_Supplied material_

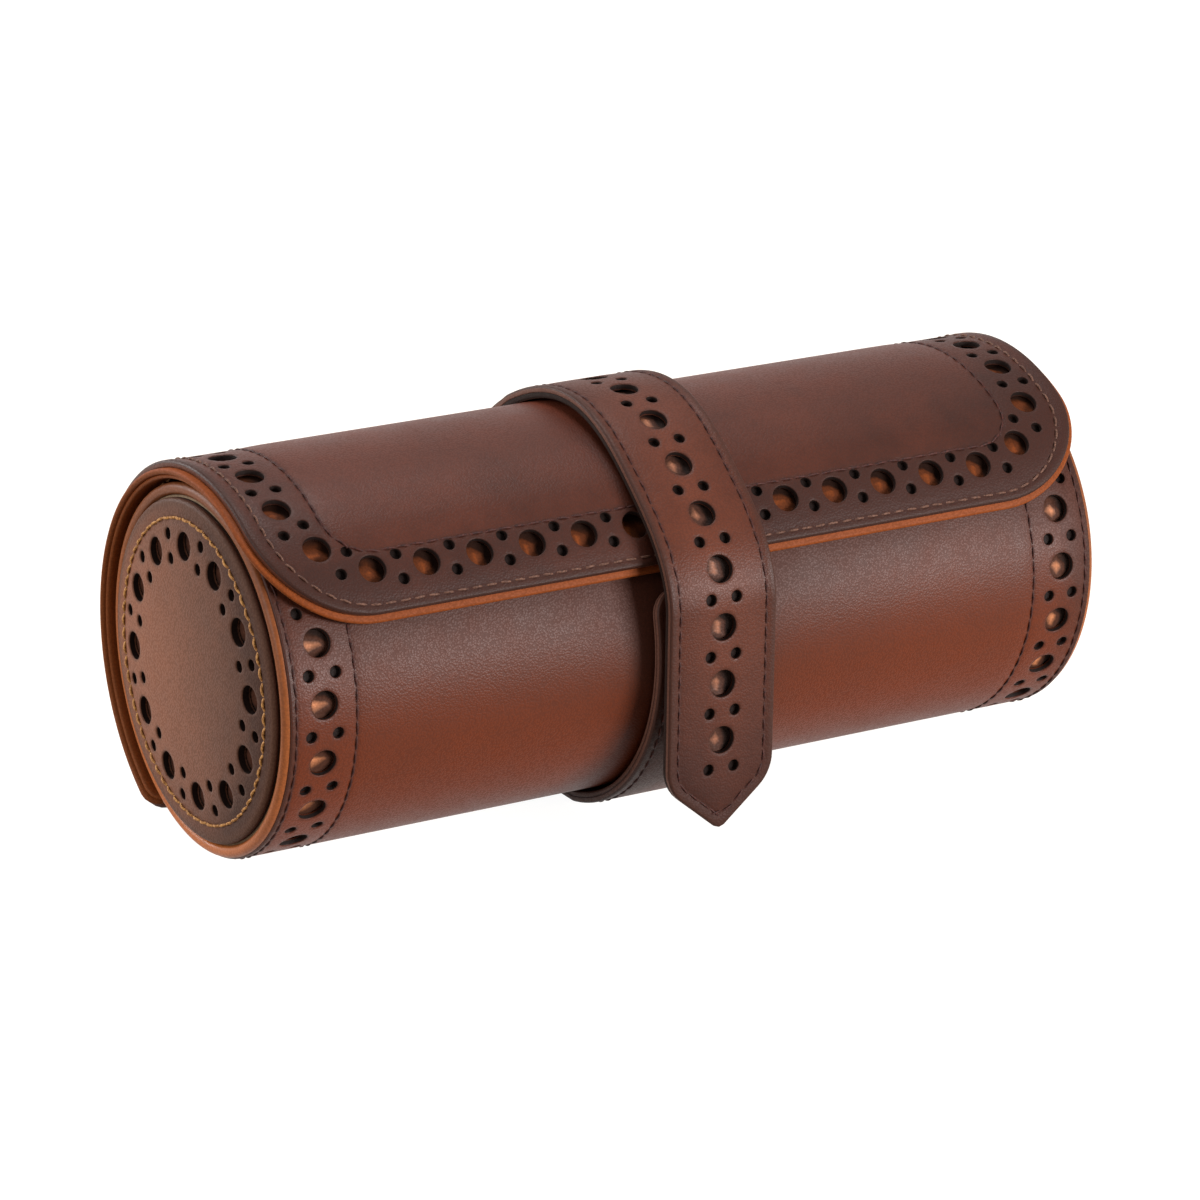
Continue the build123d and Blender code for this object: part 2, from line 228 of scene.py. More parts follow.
class MaterialGraph(Graph):
    """Node tree of one material."""

    def __init__(self, name: str) -> None:
        """Starts an empty material.

        Args:
            name: Name of the material.
        """
        self.material = bpy.data.materials.new(name)
        self.material.use_nodes = True
        super().__init__(self.material.node_tree)
        self.place = self.node("ShaderNodeTexCoord", {}, {}).outputs["Object"]

    def mix(self, factor: object, first: object, second: object) -> bpy.types.NodeSocket:
        """Mixes two colours.

        Args:
            factor: Share of the second colour.
            first: First colour or socket.
            second: Second colour or socket.

        Returns:
            The mixed colour's socket.
        """
        sockets = {"Factor_Float": factor, "A_Color": first, "B_Color": second}
        made = self.node("ShaderNodeMix", {"data_type": "RGBA", "clamp_factor": True}, sockets)
        return next(s for s in made.outputs if s.identifier == "Result_Color")

    def noise(self, scale: float, detail: float, rough: float) -> Signal:
        """Soft noise between 0 and 1: waves for each metre, octaves, and strength of the finer ones."""
        sockets = {"Vector": self.place, "Scale": scale, "Detail": detail, "Roughness": rough}
        return Signal(self, self.node("ShaderNodeTexNoise", {}, sockets).outputs[0])

    def cells(self, scale: float) -> Signal:
        """Distance from the middle of a cell pattern, for grain."""
        made = self.node("ShaderNodeTexVoronoi", {}, {"Vector": self.place, "Scale": scale})
        return Signal(self, made.outputs["Distance"])

    def mark(self, name: str) -> list[Signal]:
        """Reads the three numbers that a piece's mesh carries.

        Args:
            name: Name that it carries them under.

        Returns:
            The numbers.
        """
        made = self.node("ShaderNodeAttribute", {"attribute_name": name}, {})
        split = self.node("ShaderNodeSeparateXYZ", {}, {0: made.outputs["Vector"]})
        return [Signal(self, output) for output in split.outputs]

    def bump(self, strength: float, distance: float, height: Signal) -> bpy.types.NodeSocket:
        """Normal of fine relief whose greatest depth is a distance in metres."""
        sockets = {"Strength": strength, "Distance": distance, "Height": height}
        return self.node("ShaderNodeBump", {}, sockets).outputs[0]

    def finish(self, shader: dict, normal: Optional[bpy.types.NodeSocket] = None) -> bpy.types.Material:
        """Ends the material in one Principled shader.

        Args:
            shader: Its socket values and links.
            normal: Bumped normal.

        Returns:
            The material.
        """
        bumped = {} if normal is None else {"Normal": normal}
        surface = self.node("ShaderNodeBsdfPrincipled", {}, {**shader, **bumped})
        self.node("ShaderNodeOutputMaterial", {}, {"Surface": surface.outputs[0]})
        return self.material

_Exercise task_
Write out the full listing exactly as given.

_Exercise solution_
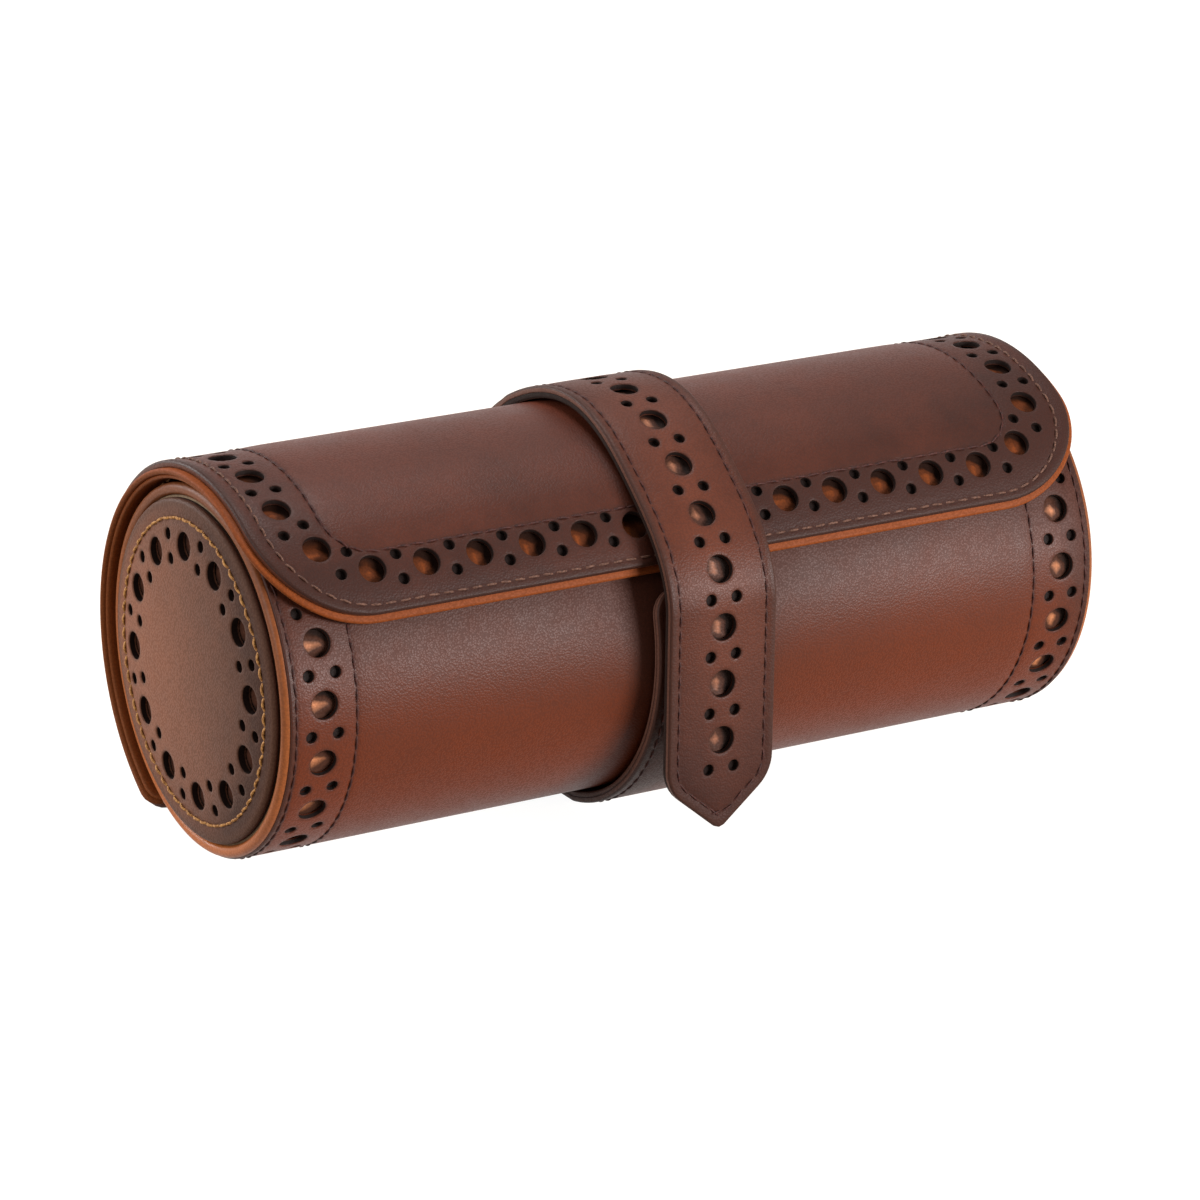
Continue the build123d and Blender code for this object: part 2, from line 228 of scene.py. More parts follow.
class MaterialGraph(Graph):
    """Node tree of one material."""

    def __init__(self, name: str) -> None:
        """Starts an empty material.

        Args:
            name: Name of the material.
        """
        self.material = bpy.data.materials.new(name)
        self.material.use_nodes = True
        super().__init__(self.material.node_tree)
        self.place = self.node("ShaderNodeTexCoord", {}, {}).outputs["Object"]

    def mix(self, factor: object, first: object, second: object) -> bpy.types.NodeSocket:
        """Mixes two colours.

        Args:
            factor: Share of the second colour.
            first: First colour or socket.
            second: Second colour or socket.

        Returns:
            The mixed colour's socket.
        """
        sockets = {"Factor_Float": factor, "A_Color": first, "B_Color": second}
        made = self.node("ShaderNodeMix", {"data_type": "RGBA", "clamp_factor": True}, sockets)
        return next(s for s in made.outputs if s.identifier == "Result_Color")

    def noise(self, scale: float, detail: float, rough: float) -> Signal:
        """Soft noise between 0 and 1: waves for each metre, octaves, and strength of the finer ones."""
        sockets = {"Vector": self.place, "Scale": scale, "Detail": detail, "Roughness": rough}
        return Signal(self, self.node("ShaderNodeTexNoise", {}, sockets).outputs[0])

    def cells(self, scale: float) -> Signal:
        """Distance from the middle of a cell pattern, for grain."""
        made = self.node("ShaderNodeTexVoronoi", {}, {"Vector": self.place, "Scale": scale})
        return Signal(self, made.outputs["Distance"])

    def mark(self, name: str) -> list[Signal]:
        """Reads the three numbers that a piece's mesh carries.

        Args:
            name: Name that it carries them under.

        Returns:
            The numbers.
        """
        made = self.node("ShaderNodeAttribute", {"attribute_name": name}, {})
        split = self.node("ShaderNodeSeparateXYZ", {}, {0: made.outputs["Vector"]})
        return [Signal(self, output) for output in split.outputs]

    def bump(self, strength: float, distance: float, height: Signal) -> bpy.types.NodeSocket:
        """Normal of fine relief whose greatest depth is a distance in metres."""
        sockets = {"Strength": strength, "Distance": distance, "Height": height}
        return self.node("ShaderNodeBump", {}, sockets).outputs[0]

    def finish(self, shader: dict, normal: Optional[bpy.types.NodeSocket] = None) -> bpy.types.Material:
        """Ends the material in one Principled shader.

        Args:
            shader: Its socket values and links.
            normal: Bumped normal.

        Returns:
            The material.
        """
        bumped = {} if normal is None else {"Normal": normal}
        surface = self.node("ShaderNodeBsdfPrincipled", {}, {**shader, **bumped})
        self.node("ShaderNodeOutputMaterial", {}, {"Surface": surface.outputs[0]})
        return self.material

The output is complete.